The output should consist solely of the line containing "obj.parent = None" and the lines that follow it through the end of the data below.

### Information provided ###

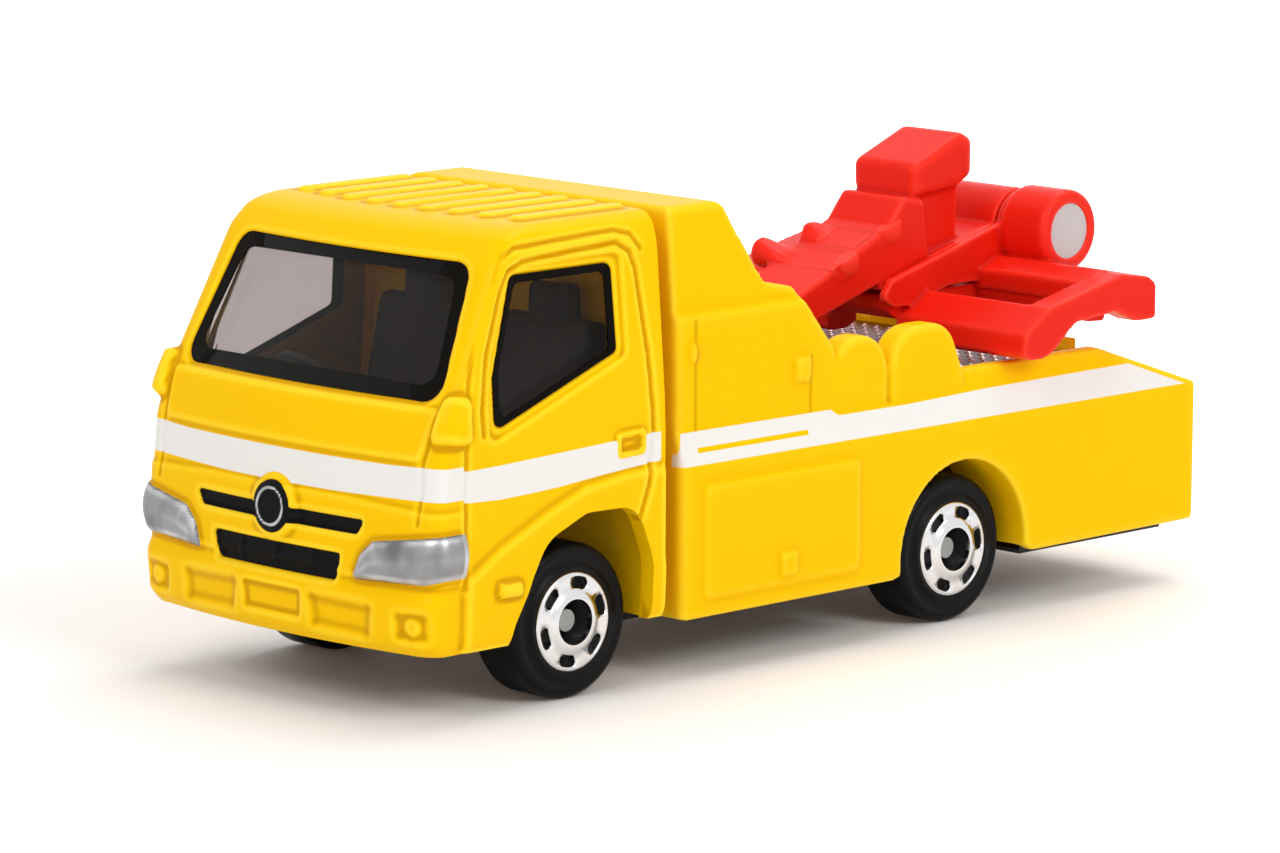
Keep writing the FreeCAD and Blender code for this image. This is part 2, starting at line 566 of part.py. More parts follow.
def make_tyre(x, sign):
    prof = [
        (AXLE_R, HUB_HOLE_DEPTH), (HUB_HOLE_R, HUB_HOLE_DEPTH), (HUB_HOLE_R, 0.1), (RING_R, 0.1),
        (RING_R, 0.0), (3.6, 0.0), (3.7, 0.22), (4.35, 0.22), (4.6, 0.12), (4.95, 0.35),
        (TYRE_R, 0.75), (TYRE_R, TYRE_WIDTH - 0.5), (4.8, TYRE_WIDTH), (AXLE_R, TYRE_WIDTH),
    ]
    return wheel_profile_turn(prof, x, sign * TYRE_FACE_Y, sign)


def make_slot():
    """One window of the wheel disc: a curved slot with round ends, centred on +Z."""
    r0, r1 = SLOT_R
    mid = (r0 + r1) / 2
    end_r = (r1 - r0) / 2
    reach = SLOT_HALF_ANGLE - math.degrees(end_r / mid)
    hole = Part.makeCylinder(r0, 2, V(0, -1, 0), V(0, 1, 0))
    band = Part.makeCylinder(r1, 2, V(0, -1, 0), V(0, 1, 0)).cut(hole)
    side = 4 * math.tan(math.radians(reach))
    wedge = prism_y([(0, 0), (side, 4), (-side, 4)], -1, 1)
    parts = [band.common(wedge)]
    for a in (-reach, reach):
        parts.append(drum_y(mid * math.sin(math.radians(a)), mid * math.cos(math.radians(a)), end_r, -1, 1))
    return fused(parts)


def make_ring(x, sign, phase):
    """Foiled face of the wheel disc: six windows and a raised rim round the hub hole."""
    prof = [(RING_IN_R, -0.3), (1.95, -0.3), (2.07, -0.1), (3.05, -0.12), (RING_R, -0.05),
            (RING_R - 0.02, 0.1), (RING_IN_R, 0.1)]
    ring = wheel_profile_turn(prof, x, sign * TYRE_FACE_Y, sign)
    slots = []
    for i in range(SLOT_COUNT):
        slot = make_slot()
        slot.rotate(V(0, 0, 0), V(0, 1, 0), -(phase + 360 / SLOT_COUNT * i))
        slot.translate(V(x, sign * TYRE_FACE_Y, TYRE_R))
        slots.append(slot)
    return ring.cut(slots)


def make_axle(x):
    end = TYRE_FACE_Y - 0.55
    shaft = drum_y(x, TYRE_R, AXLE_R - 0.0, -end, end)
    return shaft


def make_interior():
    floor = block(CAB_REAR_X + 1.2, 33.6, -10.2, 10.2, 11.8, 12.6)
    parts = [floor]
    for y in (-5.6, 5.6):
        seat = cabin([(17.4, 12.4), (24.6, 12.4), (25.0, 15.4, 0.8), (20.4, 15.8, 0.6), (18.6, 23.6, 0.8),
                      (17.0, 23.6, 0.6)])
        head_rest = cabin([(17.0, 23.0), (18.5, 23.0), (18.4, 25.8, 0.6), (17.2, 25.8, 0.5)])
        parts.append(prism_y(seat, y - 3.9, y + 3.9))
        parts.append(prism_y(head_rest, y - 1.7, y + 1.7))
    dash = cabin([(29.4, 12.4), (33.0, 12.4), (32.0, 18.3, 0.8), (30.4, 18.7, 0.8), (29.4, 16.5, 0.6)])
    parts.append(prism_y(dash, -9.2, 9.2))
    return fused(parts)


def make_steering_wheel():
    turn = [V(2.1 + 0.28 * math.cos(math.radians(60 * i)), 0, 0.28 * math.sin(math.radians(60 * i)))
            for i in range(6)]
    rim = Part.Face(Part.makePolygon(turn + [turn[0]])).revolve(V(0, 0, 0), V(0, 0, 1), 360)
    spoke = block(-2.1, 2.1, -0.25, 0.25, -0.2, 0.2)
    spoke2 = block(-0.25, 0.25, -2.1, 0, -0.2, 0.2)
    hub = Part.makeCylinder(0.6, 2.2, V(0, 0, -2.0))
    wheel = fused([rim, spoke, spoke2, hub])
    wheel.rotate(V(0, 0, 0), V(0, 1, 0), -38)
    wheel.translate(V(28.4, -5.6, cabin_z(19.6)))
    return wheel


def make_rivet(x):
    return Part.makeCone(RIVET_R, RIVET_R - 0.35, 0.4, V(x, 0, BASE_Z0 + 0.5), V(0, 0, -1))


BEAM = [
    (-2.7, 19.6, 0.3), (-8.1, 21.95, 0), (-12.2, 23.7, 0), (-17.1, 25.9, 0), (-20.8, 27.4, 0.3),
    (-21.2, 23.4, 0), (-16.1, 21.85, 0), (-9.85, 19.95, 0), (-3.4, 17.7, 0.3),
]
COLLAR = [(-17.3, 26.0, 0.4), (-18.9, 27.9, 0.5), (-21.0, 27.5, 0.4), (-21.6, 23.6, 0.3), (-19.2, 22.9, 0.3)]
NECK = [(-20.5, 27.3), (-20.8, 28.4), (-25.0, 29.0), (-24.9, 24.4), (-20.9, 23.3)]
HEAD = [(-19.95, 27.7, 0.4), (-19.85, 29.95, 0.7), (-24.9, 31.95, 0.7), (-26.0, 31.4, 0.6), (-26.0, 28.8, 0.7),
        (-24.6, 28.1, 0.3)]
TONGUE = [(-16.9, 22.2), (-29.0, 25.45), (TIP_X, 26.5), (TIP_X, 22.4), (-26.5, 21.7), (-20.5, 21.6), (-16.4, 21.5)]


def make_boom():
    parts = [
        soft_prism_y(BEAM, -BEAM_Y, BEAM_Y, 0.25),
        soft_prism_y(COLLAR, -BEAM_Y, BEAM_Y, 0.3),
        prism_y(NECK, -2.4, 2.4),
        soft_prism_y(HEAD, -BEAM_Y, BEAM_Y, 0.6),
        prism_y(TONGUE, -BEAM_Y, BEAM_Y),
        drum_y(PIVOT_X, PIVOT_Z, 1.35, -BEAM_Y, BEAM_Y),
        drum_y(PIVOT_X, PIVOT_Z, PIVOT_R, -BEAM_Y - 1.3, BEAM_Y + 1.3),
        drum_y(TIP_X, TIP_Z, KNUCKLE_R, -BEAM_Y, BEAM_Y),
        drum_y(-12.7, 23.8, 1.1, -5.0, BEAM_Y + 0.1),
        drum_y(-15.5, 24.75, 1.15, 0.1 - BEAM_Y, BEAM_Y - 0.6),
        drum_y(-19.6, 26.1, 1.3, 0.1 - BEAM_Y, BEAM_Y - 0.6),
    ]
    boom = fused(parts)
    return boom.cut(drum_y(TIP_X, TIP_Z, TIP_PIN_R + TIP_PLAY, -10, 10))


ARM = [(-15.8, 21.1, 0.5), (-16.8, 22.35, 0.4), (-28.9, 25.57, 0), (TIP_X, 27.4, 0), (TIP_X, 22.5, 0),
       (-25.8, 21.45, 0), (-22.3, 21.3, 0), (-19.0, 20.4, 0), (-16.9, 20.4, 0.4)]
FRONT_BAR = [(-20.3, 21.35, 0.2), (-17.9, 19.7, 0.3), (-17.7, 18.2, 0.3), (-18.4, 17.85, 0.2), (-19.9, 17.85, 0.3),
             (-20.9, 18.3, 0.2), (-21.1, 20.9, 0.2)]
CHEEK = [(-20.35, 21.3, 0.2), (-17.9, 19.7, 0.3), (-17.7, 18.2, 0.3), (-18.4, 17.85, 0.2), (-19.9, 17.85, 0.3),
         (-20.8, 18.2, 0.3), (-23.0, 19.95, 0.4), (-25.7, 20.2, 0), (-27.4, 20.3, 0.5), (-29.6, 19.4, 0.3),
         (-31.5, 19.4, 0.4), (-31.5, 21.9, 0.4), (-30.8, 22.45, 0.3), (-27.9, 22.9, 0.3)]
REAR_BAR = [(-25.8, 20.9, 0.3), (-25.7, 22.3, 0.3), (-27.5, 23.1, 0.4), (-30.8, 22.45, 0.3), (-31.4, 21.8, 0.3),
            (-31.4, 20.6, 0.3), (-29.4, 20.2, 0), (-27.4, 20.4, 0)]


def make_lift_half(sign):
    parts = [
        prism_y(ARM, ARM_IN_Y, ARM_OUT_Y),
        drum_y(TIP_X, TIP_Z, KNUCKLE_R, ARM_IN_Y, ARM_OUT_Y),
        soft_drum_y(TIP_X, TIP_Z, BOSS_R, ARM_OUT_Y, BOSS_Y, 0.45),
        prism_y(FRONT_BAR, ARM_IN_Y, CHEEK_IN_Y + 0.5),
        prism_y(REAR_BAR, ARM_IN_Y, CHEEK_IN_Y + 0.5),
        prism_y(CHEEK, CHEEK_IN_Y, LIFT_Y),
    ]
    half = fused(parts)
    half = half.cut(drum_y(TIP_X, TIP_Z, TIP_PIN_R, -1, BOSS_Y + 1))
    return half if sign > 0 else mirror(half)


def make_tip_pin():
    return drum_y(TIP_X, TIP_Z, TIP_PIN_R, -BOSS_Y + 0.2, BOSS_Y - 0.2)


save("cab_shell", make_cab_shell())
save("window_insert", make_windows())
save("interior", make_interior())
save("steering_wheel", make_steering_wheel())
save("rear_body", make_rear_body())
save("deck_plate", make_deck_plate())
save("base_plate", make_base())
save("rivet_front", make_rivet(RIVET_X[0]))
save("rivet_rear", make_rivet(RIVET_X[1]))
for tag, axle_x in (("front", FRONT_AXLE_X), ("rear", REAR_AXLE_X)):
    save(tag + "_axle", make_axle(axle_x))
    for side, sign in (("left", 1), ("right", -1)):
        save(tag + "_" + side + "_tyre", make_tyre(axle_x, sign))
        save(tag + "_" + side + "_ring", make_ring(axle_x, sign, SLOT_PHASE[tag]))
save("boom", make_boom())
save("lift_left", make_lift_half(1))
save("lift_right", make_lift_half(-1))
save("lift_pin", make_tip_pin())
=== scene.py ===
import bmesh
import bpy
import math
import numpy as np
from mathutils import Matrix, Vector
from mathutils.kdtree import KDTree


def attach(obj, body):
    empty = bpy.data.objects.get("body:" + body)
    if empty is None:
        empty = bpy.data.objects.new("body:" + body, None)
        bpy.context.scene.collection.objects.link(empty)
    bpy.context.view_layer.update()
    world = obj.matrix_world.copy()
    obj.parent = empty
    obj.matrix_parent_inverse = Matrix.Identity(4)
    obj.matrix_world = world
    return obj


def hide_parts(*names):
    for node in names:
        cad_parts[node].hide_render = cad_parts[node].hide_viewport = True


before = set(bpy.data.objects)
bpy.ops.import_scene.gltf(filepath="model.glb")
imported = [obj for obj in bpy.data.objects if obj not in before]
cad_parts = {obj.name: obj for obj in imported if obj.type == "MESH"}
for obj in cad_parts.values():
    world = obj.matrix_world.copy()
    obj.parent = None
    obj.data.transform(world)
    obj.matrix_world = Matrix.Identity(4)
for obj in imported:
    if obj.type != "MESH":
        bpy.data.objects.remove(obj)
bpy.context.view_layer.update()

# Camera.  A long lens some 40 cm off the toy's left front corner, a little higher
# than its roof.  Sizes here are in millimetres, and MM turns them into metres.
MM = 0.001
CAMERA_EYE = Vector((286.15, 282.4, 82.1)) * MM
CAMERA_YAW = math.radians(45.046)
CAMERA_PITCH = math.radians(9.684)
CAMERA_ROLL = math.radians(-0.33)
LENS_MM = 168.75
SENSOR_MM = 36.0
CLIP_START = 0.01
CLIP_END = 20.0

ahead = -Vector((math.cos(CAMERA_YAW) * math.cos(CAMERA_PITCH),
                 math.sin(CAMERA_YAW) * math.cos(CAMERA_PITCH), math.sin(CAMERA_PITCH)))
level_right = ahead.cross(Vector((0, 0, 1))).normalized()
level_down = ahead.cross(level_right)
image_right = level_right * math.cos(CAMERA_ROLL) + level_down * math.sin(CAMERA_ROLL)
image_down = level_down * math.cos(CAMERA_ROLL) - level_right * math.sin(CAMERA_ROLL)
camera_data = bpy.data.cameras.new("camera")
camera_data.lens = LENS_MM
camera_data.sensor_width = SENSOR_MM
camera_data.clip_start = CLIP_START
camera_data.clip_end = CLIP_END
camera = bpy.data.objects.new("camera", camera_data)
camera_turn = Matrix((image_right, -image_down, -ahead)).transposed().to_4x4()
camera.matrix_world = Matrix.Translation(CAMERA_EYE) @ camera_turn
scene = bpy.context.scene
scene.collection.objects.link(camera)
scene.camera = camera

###

## The response
    obj.parent = None
    obj.data.transform(world)
    obj.matrix_world = Matrix.Identity(4)
for obj in imported:
    if obj.type != "MESH":
        bpy.data.objects.remove(obj)
bpy.context.view_layer.update()

# Camera.  A long lens some 40 cm off the toy's left front corner, a little higher
# than its roof.  Sizes here are in millimetres, and MM turns them into metres.
MM = 0.001
CAMERA_EYE = Vector((286.15, 282.4, 82.1)) * MM
CAMERA_YAW = math.radians(45.046)
CAMERA_PITCH = math.radians(9.684)
CAMERA_ROLL = math.radians(-0.33)
LENS_MM = 168.75
SENSOR_MM = 36.0
CLIP_START = 0.01
CLIP_END = 20.0

ahead = -Vector((math.cos(CAMERA_YAW) * math.cos(CAMERA_PITCH),
                 math.sin(CAMERA_YAW) * math.cos(CAMERA_PITCH), math.sin(CAMERA_PITCH)))
level_right = ahead.cross(Vector((0, 0, 1))).normalized()
level_down = ahead.cross(level_right)
image_right = level_right * math.cos(CAMERA_ROLL) + level_down * math.sin(CAMERA_ROLL)
image_down = level_down * math.cos(CAMERA_ROLL) - level_right * math.sin(CAMERA_ROLL)
camera_data = bpy.data.cameras.new("camera")
camera_data.lens = LENS_MM
camera_data.sensor_width = SENSOR_MM
camera_data.clip_start = CLIP_START
camera_data.clip_end = CLIP_END
camera = bpy.data.objects.new("camera", camera_data)
camera_turn = Matrix((image_right, -image_down, -ahead)).transposed().to_4x4()
camera.matrix_world = Matrix.Translation(CAMERA_EYE) @ camera_turn
scene = bpy.context.scene
scene.collection.objects.link(camera)
scene.camera = camera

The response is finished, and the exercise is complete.